Le graphisme m'a rebuté au début, avec les membres trop fluides, les yeux à multiples sourcils et plis, l'absence de la bouche presque constamment, l'impression que le tout a été directement dessiné sans brouillon, bref, selon mes goûts, ça me semblait pas trop joli et naïf. Ça me rappelle mon impression face à la BD adulte "Chinese Queer" ou la Bd jeune adulte "Football-Fantasy", deux BD au scénario solide, en accumulation de péripéties, au graphisme a priori rebutant. Je me rend compte qu'il y en a de plus en plus, mais généralement, je constate qu'on s'y adapte au graphisme, même si nous semble étrange. "Gosse" est très fluide dans ses lignes, mais le traitement est propre et le sujet bien élaboré. On sent donc l'intention derrière le projet et l'adresse du bédéiste. Une autre de mes collègues libraire Bd me faisait remarqué que parfois, il y a du bon à sortir de ses zones de confort et s'offrir de inattendu, parce que cela nous fait réfléchir et aiguise notre sens critique. On a naturellement tendance à rester dans nos zones connues et y aller avec nos sujets de prédilection. Je dirais, à titre d'allégorie, que la BD Gosse et autres BD singulières peuvent être vues comme un plat exotique. Autant on aime garder ses classiques en restauration, mais parfois, on a envie de se mettre au défis d'essayer autre chose. Je pense que c'est un exercice intéressant à faire, en que libraire surtout, pour élargir son champs de compétence et questionner son traitement de la diversité artistique. Un exercice intéressant à faire aussi auprès du lectorat jeunesse.
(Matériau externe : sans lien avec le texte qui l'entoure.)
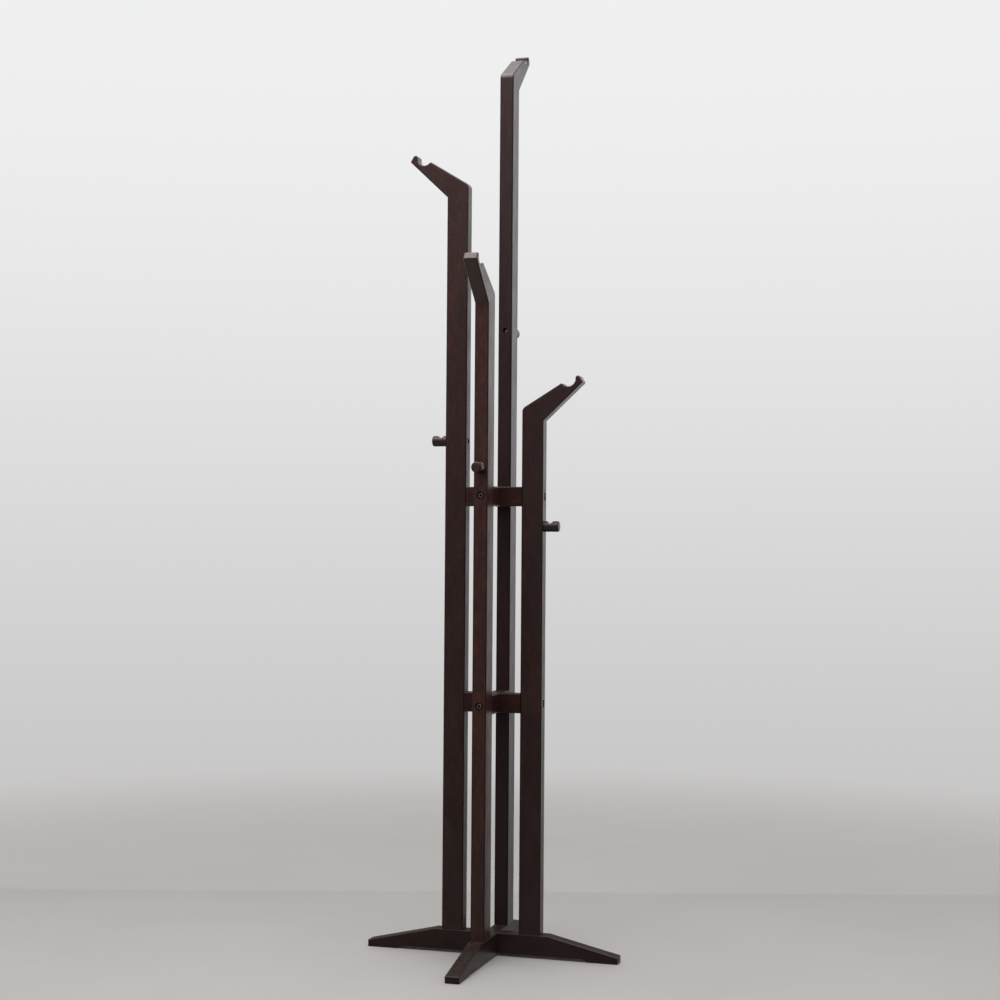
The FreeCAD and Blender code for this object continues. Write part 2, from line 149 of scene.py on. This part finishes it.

Ultimement, on peut réellement s'attacher à ses drôles d'oiseaux livresques, ce fut mon cas avec Gosse. Il y a quelque chose de très vivant et dynamique dans cette Bd et une perceptive historique et sociale que je n'avais pas encore vue. Un peu bucolique même, comme univers, car je doute que la vie à la campagne soit si simple et agréable que ça. Ça me rappelle le courant terroir de la littérature québecoise, qui glorifiait la vie humble et campagnarde. Bref, c'est à voir!
Pour un lectorat du troisième cycle primaire et plus, 10-12 ans+.